1 person found this review helpful
Not Recommended
15.0 hrs last two weeks / 15.0 hrs on record (15.0 hrs at review time)
Posted: May 5 @ 12:00pm

So my understanding of the timeline is that Microprose went to the X-COM developers (Mythos Games) and said “we want a sequel, but we want it in six months”. The developers said “no, but we can give you a bigger proper sequel in a few years”. So Microprose’s own internal developers said, “fine, we’ll reskin X-COM 1 then”.

So yeah, they made a palette-swapped X-COM 1, where instead of being based on land and fighting UFOs in the air, you’re now building bases underwater and fighting alien submarines. Except they also couldn’t be bothered to have the subs avoid land, so they’re flying submarines. Except you can’t fight while flying, because then they would need to deal with crashed subs on land, and the entire “X-COM but underwater” thing would fall apart.

All the techs and weapons are just X-COM 1 techs and weapons, renamed and reskinned. Human laser weaponry is now gauss weaponry (and requires ammo, sadly). Alien plasma weaponry is now sonic weaponry. Alien Alloys are now Aqua Plastics. Elerium-117 is now Zrbite. Psionics is now Molecular Control (M.C.). There’s still three new ship classes you can research, except instead of Firestorm/Lightning/Avenger, you have Manta/Hammerhead/Leviathan.

Annoyingly, a lot of techs are now hidden behind capturing and interrogating certain enemies or collecting their corpses. (Yes, these are two different things, since apparently your scientists operate No-Kill Alien Shelters and refuse to kill and autopsy the aliens you capture once they’re done with them.) Want to research Aqua Plastics? Too bad, you have to go find a Deep One corpse. Want to continue down the M.C. tech line? Go find a Tasoth corpse. Want to build your own subs? Gotta research Magnetic Navigation, which requires that you capture a live Lobsterman Navigator, a species that doesn’t even show up until many months into the campaign.

Finishing the game requires capturing three Lobsterman Commanders. But if you interrogate them all at once, you’ve wasted them — you gotta interrogate one, then research the tech that comes from that, then another, then the tech that comes from that, etc.

Adding to this tech tree “fun” is that not every kill or capture always counts. The final mission of X-COM 1 was a two-part mission, where you first approached the alien base, then having found the entrance, you took your squad inside and fought in there. The TFTD devs said “hey, that was fun, let’s do that for every alien base!”

The first time I did an alien base, I found several new species outside it, so I made sure to kill some (for corpses) and capture others (for prisoners) to make sure I had all the related techs unlocked. Except having completed it, I discovered that none of my loot from part 1 had been collected. I guess if I’d wanted to research those enemies, I would’ve had to put their bodies in my soldiers’ backpacks and carried them into part 2, whereupon I could’ve put them down on the ground so they’d count for mission loot purposes.

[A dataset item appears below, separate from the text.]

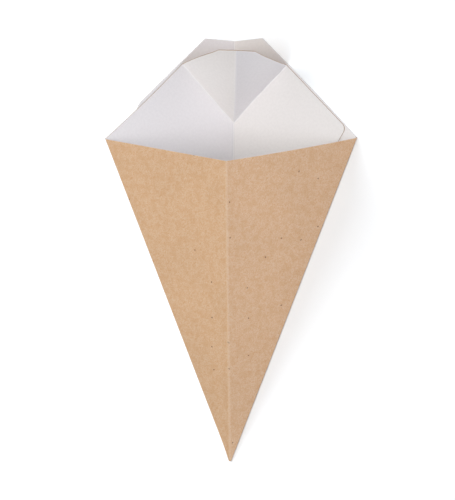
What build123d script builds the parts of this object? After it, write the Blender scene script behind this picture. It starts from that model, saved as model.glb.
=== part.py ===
from build123d import *
import math
import os

# Cone cup for chips, with a sauce pocket in its back wall. It is one board blank, creased, wrapped
# round its point and glued, and it lies on its right back wall.
# From one free end of the blank to the other, its panels are inner right back, inner left back,
# front left, front right, outer right back and outer left back, so the back wall is double.
# Sizes are in millimetres and angles in degrees. An outline is drawn flat, as (across, along):
# across from the front or back fold, and along that fold from the point.

# Board
BOARD = 0.45  # thickness
LAYER_GAP = 0.15  # glue or air between the two layers of the back wall
BEND_RADIUS = 0.4  # of every fold, on its hollow side

# Blank
PANEL_ANGLE = 24.2  # at the point, from a side fold to the front or back fold
SIDE_FOLD = 209.0  # point to side corner
TOP_HALF_WIDTH = 20.0  # level top edge of the outer back wall, to each side of its fold
SHOULDER_SLOPE = 44.9  # outer back wall's sloping edge, from square to the back fold
INNER_SHOULDER_SLOPE = 44.4  # inner back wall's sloping edge, which runs a little lower
INNER_END_FOOT = 80.0  # point to where the inner free end's edge leaves the back fold
INNER_END_ANGLE = 34.0  # from the back fold to that edge
INNER_END_RADIUS = 4.0  # rounded top corner of the inner free end
OUTER_END_FOOT = 63.5  # point to where the outer free end's edge leaves the back fold
OUTER_END_ANGLE = 24.2  # from the back fold to that edge
OUTER_END_RADIUS = 7.5  # rounded top corner of the outer free end
POINT_DEPTH = 5.0  # of the point, where all the folds meet and the board is pressed closed

# Sauce pocket, folded forward out of the inner back wall
POCKET_ROOT = 206.0  # point of the cup to the pocket's lowest point, along the back fold
POCKET_FOLD_ANGLE = 46.9  # from the back fold to each pocket fold, on the flat blank
LIP_HALF_WIDTH = 12.8  # top of the pocket's lip, to each side of its fold
LIP_PEAK = 267.7  # point of the cup to the lip, along the pocket's own fold

# Opening
HALF_DEPTH_ANGLE = 12.6  # from the cup's axis to its front or back fold, as far as it is opened

# Glue strips, one under each free end
GLUE_WIDTH = 12.0
GLUE_MARGIN = 3.0  # bare board between a free end's edge and its glue
GLUE_END_MARGIN = 20.0  # bare board before the glue starts at the back fold, and after it stops

# The opened cup, before it is laid down: its point is the origin, +Z is its axis and its front
# faces -Y. The panels stay flat, so its depth sets how wide it stands.
RIGHT = 1
LEFT = -1
slant = math.radians(PANEL_ANGLE)
half_depth = math.radians(HALF_DEPTH_ANGLE)
half_width = math.acos(math.cos(slant) / math.cos(half_depth))
side_lines = {
    side: Vector(side * math.sin(half_width), 0, math.cos(half_width)) for side in (RIGHT, LEFT)
}
front_line = Vector(0, -math.sin(half_depth), math.cos(half_depth))
back_line = Vector(0, math.sin(half_depth), math.cos(half_depth))
inward = side_lines[RIGHT].cross(back_line).normalized()
room = 2 * LIP_PEAK  # longer than the cup, for cutting shapes
cut_depth = 10 * BOARD  # deeper than a wall, for cutting outlines
overlap = BEND_RADIUS + 2 * BOARD  # past a fold, so that an outline takes in its half of the bend

# The outer wrap of the blank is the inner one, slid down the front fold: its front walls stay in
# their planes, and its back walls move out by one layer.
slide_per_layer = -front_line / front_line.dot(inward)
outer_slide = slide_per_layer * (BOARD + LAYER_GAP)
outer_side_fold = SIDE_FOLD + outer_slide.length / math.cos(slant)
shoulder_fall = math.tan(math.radians(SHOULDER_SLOPE))
inner_shoulder_fall = math.tan(math.radians(INNER_SHOULDER_SLOPE))


def flat_point(length):
    """Where a side fold of this length ends on a flat panel."""
    return (length * math.sin(slant), length * math.cos(slant))


inner_corner = flat_point(SIDE_FOLD)
outer_corner = flat_point(outer_side_fold)

# Each free end as its foot on the back fold, its turn from that fold, and its corner's radius
inner_end = (INNER_END_FOOT, math.radians(INNER_END_ANGLE), INNER_END_RADIUS)
outer_end = (OUTER_END_FOOT, math.radians(OUTER_END_ANGLE), OUTER_END_RADIUS)


def wall_plane(side, fold_line):
    """The plane of a wall's white face, with x across it and y along its fold."""
    edge = side_lines[side]
    across = (edge - fold_line * edge.dot(fold_line)).normalized()
    return Plane(origin=(0, 0, 0), x_dir=across, z_dir=across.cross(fold_line))


def polygon_face(*points):
    """A flat face with these corners."""
    return Face(Wire.make_polygon(points, close=True))


def bent_board():
    """The four walls as one bent board, white face inside, before it is cut to its outline.

    Each fold's arc is centred on an edge of the core, and the point is rounded about its tip."""
    core_point = Vector(0, 0, BEND_RADIUS / inward.Z)
    lines = (side_lines[RIGHT], back_line, side_lines[LEFT], front_line)
    corners = [core_point + line * (room / line.Z) for line in lines]
    walls = [polygon_face(core_point, corners[i - 1], corners[i]) for i in range(len(corners))]
    core = Solid(Shell([*walls, polygon_face(*corners)]))
    return offset(core, BEND_RADIUS + BOARD) - offset(core, BEND_RADIUS)


def panel(board, side, fold_line, outline):
    """One panel of a bent board, with its half of each bend, cut to an outline on its wall."""
    side_align = Align.MIN if side == RIGHT else Align.MAX
    depth_align = Align.MIN if fold_line is back_line else Align.MAX
    quarter = Box(room, room, 2 * room, align=(side_align, depth_align, Align.CENTER))
    cut = extrude(wall_plane(side, fold_line) * outline, cut_depth, both=True)
    return board & quarter & cut


def front_outline(corner):
    """A front panel, with its edge square to the front fold."""
    return make_face(
        Polyline(
            (-overlap, -overlap),
            (corner[0] + overlap, -overlap),
            (corner[0] + overlap, corner[1]),
            (-overlap, corner[1]),
            close=True,
        )
    )


def shoulder_height(across, corner, fall):
    """How far along a sloping edge lies, where it rises from a side corner."""
    return corner[1] + (corner[0] - across) * fall


def end_across(along, end, inset=0):
    """How far across a free end's edge lies, or a line parallel to it, in from it by the inset."""
    foot, turn, _ = end
    return (along - foot) * math.tan(turn) - inset / math.cos(turn)


def end_corner(corner, fall, end):
    """Where a free end's edge meets the sloping edge."""
    _, turn, _ = end
    start = shoulder_height(0, corner, fall)
    across = end_across(start, end) / (1 + fall * math.tan(turn))
    return (across, shoulder_height(across, corner, fall))


def back_outline(corner, fall, top):
    """A back panel that runs from its back fold to its side fold."""
    return make_face(
        Polyline(
            (-overlap, -overlap),
            (corner[0] + overlap, -overlap),
            (corner[0] + overlap, shoulder_height(corner[0] + overlap, corner, fall)),
            *top,
            close=True,
        )
    )


def end_outline(corner, fall, end, top):
    """A back panel that runs from its back fold to a free end with a rounded corner."""
    foot, turn, radius = end
    tip = end_corner(corner, fall, end)
    start = (-overlap, foot - overlap / math.tan(turn))
    outline = make_face(Polyline(start, tip, *top, close=True))
    return fillet(outline.vertices().sort_by_distance((*tip, 0))[0], radius)


def outer_top():
    """The outer back wall's level top, from its shoulder to its back fold."""
    height = shoulder_height(TOP_HALF_WIDTH, outer_corner, shoulder_fall)
    return [(TOP_HALF_WIDTH, height), (-overlap, height)]


def inner_top():
    """The inner back wall's sloping edge, run on to its back fold over the pocket."""
    return [(-overlap, shoulder_height(-overlap, inner_corner, inner_shoulder_fall))]


def lip_top():
    """The pocket's lip, from the sloping edge to the pocket's own fold."""
    lip_end = (LIP_HALF_WIDTH, shoulder_height(LIP_HALF_WIDTH, inner_corner, inner_shoulder_fall))
    return [lip_end, (0, LIP_PEAK), (-overlap, LIP_PEAK)]


def outer_wrap(board):
    """Front right, outer right back and outer left back panels, and the closed point."""
    front = panel(board, RIGHT, front_line, front_outline(outer_corner))
    right = panel(board, RIGHT, back_line, back_outline(outer_corner, shoulder_fall, outer_top()))
    left_outline = end_outline(outer_corner, shoulder_fall, outer_end, outer_top())
    left = panel(board, LEFT, back_line, left_outline)
    point = board & Box(room, room, POINT_DEPTH, align=(Align.CENTER, Align.CENTER, Align.MIN))
    return Pos(*outer_slide) * (front + right + left + point)


def pocket_fold(side):
    """The direction of a pocket fold, up from the pocket's root."""
    turn = math.radians(POCKET_FOLD_ANGLE)
    wall = wall_plane(side, back_line)
    return wall.x_dir * math.sin(turn) + wall.y_dir * math.cos(turn)


def pocket_corner(side, pocket_plane):
    """The board bent round one pocket fold, and the rod of space round that fold where it is used.

    The back wall runs away from the fold, and the pocket's wall is its mirror image, run on
    through the fold. The bend is centred on the edge of a wedge on the white side of both."""
    fold = pocket_fold(side)
    away = fold.cross(wall_plane(side, back_line).z_dir)
    forward = pocket_plane.z_dir * (2 * away.dot(pocket_plane.z_dir)) - away
    start = pocket_plane.origin - fold * overlap
    edge = start + (away + forward) * (BEND_RADIUS / away.cross(forward).length)
    reach = 10 * overlap
    wedge = extrude(polygon_face(edge, edge + away * reach, edge + forward * reach), room, dir=fold)
    bend = offset(wedge, BEND_RADIUS + BOARD) - offset(wedge, BEND_RADIUS)
    rod = extrude(Plane(origin=start, z_dir=fold) * Circle(overlap), room / 2)
    return bend, rod


def inner_wrap(board):
    """Front left, inner left back and inner right back panels, and the pocket.

    The pocket's wall is what the back wall would be above the pocket folds, mirrored in their
    plane. Its white face stays in the mirrored plane, so its board lies behind that face."""
    folds = [pocket_fold(side) for side in (RIGHT, LEFT)]
    root = back_line * POCKET_ROOT
    pocket_plane = Plane(origin=root, x_dir=(1, 0, 0), z_dir=folds[0].cross(folds[1]))
    mouth_face = polygon_face(root, root + folds[0] * room, root + folds[1] * room)
    mouth = extrude(mouth_face, room, both=True)
    wrap = panel(board, LEFT, front_line, front_outline(inner_corner))
    outlines = {
        RIGHT: end_outline(inner_corner, inner_shoulder_fall, inner_end, inner_top()),
        LEFT: back_outline(inner_corner, inner_shoulder_fall, inner_top()),
    }
    pocket_outline = back_outline(inner_corner, inner_shoulder_fall, lip_top())
    turned_board = Pos(*(slide_per_layer * -BOARD)) * board
    for side in (RIGHT, LEFT):
        bend, rod = pocket_corner(side, pocket_plane)
        turned_bend = mirror(bend, about=pocket_plane)
        wall_board = (board - rod) + (bend & rod)
        pocket_board = (turned_board - rod) + (turned_bend & rod)
        wrap += panel(wall_board, side, back_line, outlines[side]) - mouth
        pocket_wall = panel(pocket_board, side, back_line, pocket_outline) & mouth
        wrap += mirror(pocket_wall, about=pocket_plane)
    return wrap


def glue_strip(side, corner, fall, end):
    """Glue beside a free end's edge, on the white face of the outer layer."""
    foot, turn, _ = end
    near = GLUE_MARGIN
    far = near + GLUE_WIDTH
    top = end_corner(corner, fall, end)[1] - GLUE_END_MARGIN
    bottom = foot + far / math.sin(turn) + GLUE_END_MARGIN
    outline = make_face(
        Polyline(
            (end_across(top, end, near), top),
            (end_across(top, end, far), top),
            (end_across(bottom, end, far), bottom),
            (end_across(bottom, end, near), bottom),
            close=True,
        )
    )
    towards_inside = Vector(side * inward.X, inward.Y, inward.Z)
    strip = extrude(wall_plane(side, back_line) * outline, LAYER_GAP, dir=towards_inside)
    return Pos(*outer_slide) * strip


def laid_down(cup):
    """The cup on its outer right back wall, with its mouth towards +Y and its middle at X 0, Y 0."""
    axis = Vector(0, 0, 1)
    forward = (axis - inward * axis.dot(inward)).normalized()
    rest = Plane(origin=(0, 0, 0), x_dir=forward.cross(inward), z_dir=inward)
    lying = rest.to_local_coords(cup)
    box = lying.bounding_box()
    return Pos(-box.center().X, -box.center().Y, -box.min.Z) * lying


board = bent_board()
cup = outer_wrap(board) + inner_wrap(board)
cup += glue_strip(RIGHT, inner_corner, inner_shoulder_fall, inner_end)
cup += glue_strip(LEFT, outer_corner, shoulder_fall, outer_end)

os.makedirs("parts", exist_ok=True)
export_step(laid_down(cup), "parts/folded_board_cone.step")
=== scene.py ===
import math
from types import SimpleNamespace

import bpy
import numpy as np
from bpy.props import FloatProperty, FloatVectorProperty, PointerProperty
from bpy.types import Operator, Panel, PropertyGroup
from mathutils import Matrix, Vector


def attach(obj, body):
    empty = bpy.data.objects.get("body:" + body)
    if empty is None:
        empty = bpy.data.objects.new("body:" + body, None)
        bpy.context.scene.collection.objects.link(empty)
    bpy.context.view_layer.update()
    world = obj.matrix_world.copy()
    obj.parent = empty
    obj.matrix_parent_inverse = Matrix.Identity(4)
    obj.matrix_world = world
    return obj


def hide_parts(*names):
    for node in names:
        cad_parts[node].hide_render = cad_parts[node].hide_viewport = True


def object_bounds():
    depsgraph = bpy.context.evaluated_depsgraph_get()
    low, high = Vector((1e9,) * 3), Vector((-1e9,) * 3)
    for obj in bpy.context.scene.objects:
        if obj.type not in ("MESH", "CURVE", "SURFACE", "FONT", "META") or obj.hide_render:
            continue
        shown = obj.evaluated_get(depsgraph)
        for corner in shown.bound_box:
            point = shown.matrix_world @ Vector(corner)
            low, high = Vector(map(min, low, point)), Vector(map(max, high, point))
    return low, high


bl_info = {
    "name": "Folded board cone",
    "version": (1, 0, 0),
    "blender": (4, 5, 0),
    "location": "3D View > Sidebar > Board Cone",
    "description": "A folded kraft board cone with a sauce pocket, and a small studio for it",
    "category": "Add Mesh",
}

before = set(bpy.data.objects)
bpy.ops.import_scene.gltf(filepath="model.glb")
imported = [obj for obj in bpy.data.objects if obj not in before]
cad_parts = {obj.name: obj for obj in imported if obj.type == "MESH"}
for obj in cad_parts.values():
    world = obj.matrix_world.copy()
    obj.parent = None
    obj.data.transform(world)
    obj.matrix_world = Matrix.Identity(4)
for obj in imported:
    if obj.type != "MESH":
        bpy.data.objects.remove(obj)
cad_low, cad_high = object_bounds()

NODE = "folded_board_cone"
MM = 0.001
RIGHT = 1
LEFT = -1
SIDES = (RIGHT, LEFT)


# Sizes and colours

def length_setting(name, description, default):
    """A length in metres."""
    return FloatProperty(name=name, description=description, default=default, unit="LENGTH")


def angle_setting(name, description, degrees):
    """An angle, given in degrees."""
    default = math.radians(degrees)
    return FloatProperty(name=name, description=description, default=default, subtype="ANGLE")


def power_setting(name, description, default):
    """A light's power in watts."""
    return FloatProperty(name=name, description=description, default=default, unit="POWER")


def colour_setting(name, description, default):
    """A colour, as its shares of red, green and blue."""
    return FloatVectorProperty(
        name=name, description=description, default=default, subtype="COLOR", min=0, max=1
    )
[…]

Another combat gripe — like X-COM 1, you generally need to kill every enemy on the map to complete a mission. Unlike X-COM 1, the maps are waaay more complicated and cluttered (meaning more places for aliens to hide), and the aliens don’t seem to want to come out of hiding on their own (so you have to stumble upon their tiny 1x1 hiding spots, and the Motion Sensor sorry, Particle Disturbance Sensor doesn’t help in finding them).

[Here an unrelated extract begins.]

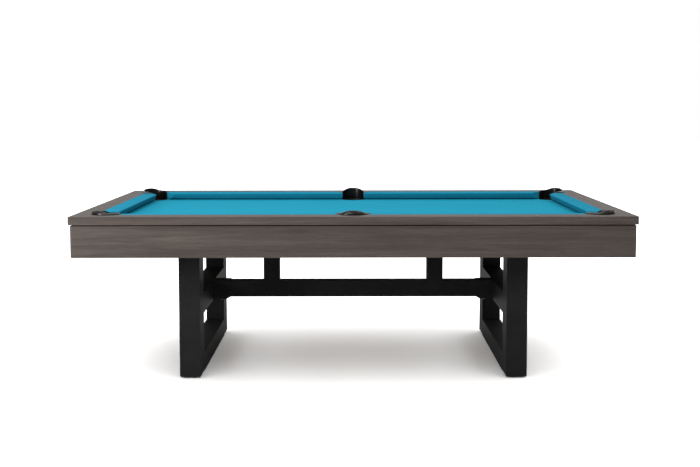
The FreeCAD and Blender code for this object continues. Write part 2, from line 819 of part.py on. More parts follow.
def make_socket(end):
    """A welded sleeve that holds the stretcher's end, cut back at a slant below."""
    hand = "left" if end < 0 else "right"
    inner_face = "(leg_x - leg_width / 2)"
    mouth = f"({inner_face} - socket_length)"
    low = "(stretcher_low - socket_drop)"
    high = "(stretcher_low + stretcher_side + socket_wall)"
    points = [
        (f"{end} * {inner_face}", low),
        (f"{end} * {inner_face}", high),
        (f"{end} * {mouth}", high),
        (f"{end} * {mouth}", f"{low} + slant_height"),
        (f"{end} * ({mouth} + slant_length)", low),
    ]
    width = "stretcher_side + 2 * socket_wall"
    block = padded(f"{hand}_socket_block", "XZ_Plane", points, width, both_ways=True)
    half = "stretcher_side / 2"
    x = sorted((f"{end} * ({mouth} - {PAST})", f"{end} * ({inner_face} + {PAST})"), key=value)
    z = ("stretcher_low", "stretcher_low + stretcher_side")
    passage = box(f"{hand}_passage", x, (f"-{half}", half), z)
    node(cut(f"{hand}_socket", block, passage, base_bolts), f"{hand}_stretcher_socket")


def make_support(end):
    """A square post from the stretcher up to the cabinet, with a flange at its top."""
    hand = "left" if end < 0 else "right"
    half = "support_side / 2"
    x = (f"{end} * support_x - {half}", f"{end} * support_x + {half}")
    z = ("stretcher_low + stretcher_side", BASE_TOP)
    post = tube(f"{hand}_support", x, (f"-{half}", half), z, "tube_wall", "tube_wall", OPEN_END)
    node(post, f"{hand}_support_post")
    size = ("support_side", "flange_length", "plate_thick")
    return centred_box(f"{hand}_flange", f"{end} * support_x", "0", BASE_TOP, *size)


for frame_end in (-1, 1):
    for post_side in (-1, 1):
        make_post(frame_end, post_side)
    make_leg(frame_end)
    make_socket(frame_end)
make_stretcher()
flanges = group("flange_set", *[make_support(end) for end in (-1, 1)])
node(cut("flanges", flanges, base_bolts), "support_flanges")


# Levelling feet: a threaded insert in each post, a stem that screws in it and a pad below
def foot_nut(name, x, y):
    height = "nut_top - foot_gap"
    sleeve = rod(f"{name}_sleeve", x, y, "foot_gap", "nut_radius", height)
    recess = rod(f"{name}_recess", x, y, "0", "nut_recess_radius", "nut_recess_top")
    bore = rod(f"{name}_bore", x, y, "0", "stem_radius + thread_gap", f"nut_top + {PAST}")
    return cut(f"{name}_nut", sleeve, recess, bore)


def make_foot(name, x, y):
    disc = rod(f"{name}_disc", x, y, "0", "pad_radius", "pad_thick")
    seat = rod(f"{name}_seat", x, y, "pad_thick / 2", "stem_radius + neck_gap", "pad_thick")
    node(cut(f"{name}_pad", disc, seat), f"{name}_foot_pad")
    low = "pad_thick / 2 + neck_gap"
    shank = rod(f"{name}_shank", x, y, low, "stem_radius", f"stem_top - ({low})")
    height = "nut_recess_top - pad_thick - 2 * collar_gap"
    flats = hexagon(f"{name}_flats", x, y, "pad_thick + collar_gap", "collar_flats", height)
    node(fuse(f"{name}_stem", shank, flats), f"{name}_foot_stem")


foot_nuts = []
for frame_end, hand in ((-1, "left"), (1, "right")):
    for post_side, face in ((-1, "front"), (1, "rear")):
        foot_x = f"{frame_end} * leg_x"
        foot_y = f"{post_side} * {POST_Y}"
        foot_nuts.append(foot_nut(f"{face}_{hand}", foot_x, foot_y))
        make_foot(f"{face}_{hand}", foot_x, foot_y)
node(group("nuts", *foot_nuts), "foot_nuts")

doc.recompute()

problems = []
for thing in doc.Objects:
    if "Invalid" in thing.State or "Error" in thing.State:
        problems.append(f"{thing.Name} failed: {thing.State}")
for part in nodes:
    if part.Shape.isNull() or not part.Shape.isValid() or not part.Shape.Solids:
        problems.append(f"{part.Label} has no valid shape")
if problems:
    raise RuntimeError("; ".join(problems))

os.makedirs("parts", exist_ok=True)
for part in nodes:
    part.Shape.exportStep(f"parts/{part.Label}.step")
    litres = part.Shape.Volume / 1e6
    print(f"{part.Label}: {len(part.Shape.Solids)} solids, {litres:.3f} litres")
print(f"{len(nodes)} sub-parts")
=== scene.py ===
import math
from collections import namedtuple

import bmesh
import bpy
from mathutils import Matrix, Vector


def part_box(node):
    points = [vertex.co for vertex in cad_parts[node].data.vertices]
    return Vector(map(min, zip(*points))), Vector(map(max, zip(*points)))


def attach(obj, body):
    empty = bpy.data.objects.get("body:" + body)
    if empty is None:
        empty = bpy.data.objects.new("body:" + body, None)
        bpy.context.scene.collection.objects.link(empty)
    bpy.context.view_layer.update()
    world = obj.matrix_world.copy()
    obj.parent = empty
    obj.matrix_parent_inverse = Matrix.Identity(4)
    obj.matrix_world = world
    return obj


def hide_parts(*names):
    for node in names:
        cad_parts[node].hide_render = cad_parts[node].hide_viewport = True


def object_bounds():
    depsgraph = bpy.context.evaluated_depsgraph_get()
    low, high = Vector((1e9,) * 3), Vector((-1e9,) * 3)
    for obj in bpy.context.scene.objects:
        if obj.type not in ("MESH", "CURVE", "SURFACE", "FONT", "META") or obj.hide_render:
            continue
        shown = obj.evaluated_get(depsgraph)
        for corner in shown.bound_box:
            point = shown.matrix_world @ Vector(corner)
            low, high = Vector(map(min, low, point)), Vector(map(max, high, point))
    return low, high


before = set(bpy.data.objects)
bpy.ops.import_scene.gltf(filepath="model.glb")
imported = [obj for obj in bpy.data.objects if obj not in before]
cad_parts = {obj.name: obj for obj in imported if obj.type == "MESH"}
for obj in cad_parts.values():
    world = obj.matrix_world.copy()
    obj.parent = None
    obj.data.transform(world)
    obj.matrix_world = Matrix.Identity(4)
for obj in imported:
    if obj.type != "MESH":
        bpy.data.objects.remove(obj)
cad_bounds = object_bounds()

# A pool table in metres: +X along the table, -Y its front, +Z up, floor at z = 0.
# The wood, slate, rubber and steel are the CAD nodes. The cloths, collars and bags are made here.

TABLE = "table"
MM = 0.001

# Heights and reaches read from the CAD nodes
BED_LOW, BED_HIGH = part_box("bed_cloth")
BED_UNDER = BED_LOW.z
BED_TOP = BED_HIGH.z
SLATE_X = BED_HIGH.x
SLATE_Y = BED_HIGH.y
RAIL_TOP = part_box("front_rail")[1].z
HALF_X = cad_bounds[1].x
HALF_Y = cad_bounds[1].y

# Rails, measured in from the table's outer edges
RAIL_DEPTH = 177 * MM
CORNER_INSET = 151 * MM
SIDE_INSET = 139 * MM
NOSE_X = HALF_X - RAIL_DEPTH
NOSE_Y = HALF_Y - RAIL_DEPTH

# Radii round a pocket's middle
RAIL_HOLE = 68 * MM
SLATE_HOLE = 66 * MM
COLLAR_IN = 60 * MM
COLLAR_OUT = 76 * MM

# Cushion ends: how far short of the pocket the nose stops, and how the facing slants back from it
CORNER_NOSE = 85 * MM
CORNER_FACE = math.radians(38)
SIDE_NOSE = 63 * MM
SIDE_FACE = math.radians(14)
FACING_COVER = 1.1 * MM  # how far the cloth stands proud of the rubber's ends

# A collar's shape, with angles in degrees round from its back and heights and widths in mm: the span to
# each tip, the rise of its wings, the further rise of its back and where that has fallen away, then how
# its lip widens along the wings and narrows to the tips.
CollarShape = namedtuple(
    "CollarShape", "span wing back fall widening widens_from widens_to narrowing narrows_from",
)
SIDE_COLLAR = CollarShape(
    span=104, wing=4.6, back=14.9, fall=72,
    widening=6.5, widens_from=52, widens_to=84, narrowing=3.0, narrows_from=92,
)
CORNER_COLLAR = CollarShape(
    span=127, wing=6.6, back=12.9, fall=70,
    widening=2.5, widens_from=40, widens_to=80, narrowing=11.0, narrows_from=100,
)
CREST_FLAT = 13  # degrees each way that the back's crest stays level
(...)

So yeah, I can’t really recommend TFTD. It was a rush job by the B-team, and it really shows. Everything feels like lower production standards. The opening cutscene is the traditional “horribly compressed CGI rendered video” rather than 1’s “moving comic book” style. The globe looks way lower quality, with the coasts all being flat angular lines that you can barely recognise as continents. Everything in the UI feels lower res, with some important fields being removed entirely due to lack of space (probably in part because of all the ridiculously long tech names). There’s several bugs that permanently block progression on the various research trees, some of which are necessary to win the game, meaning you can brick your entire savegame if you do things out of order. Etc etc.

If you’ve played X-COM 1 (UFO Defense) and you really want more of the same but a bit different, then I guess you could play this. Otherwise, just go play X-COM 1.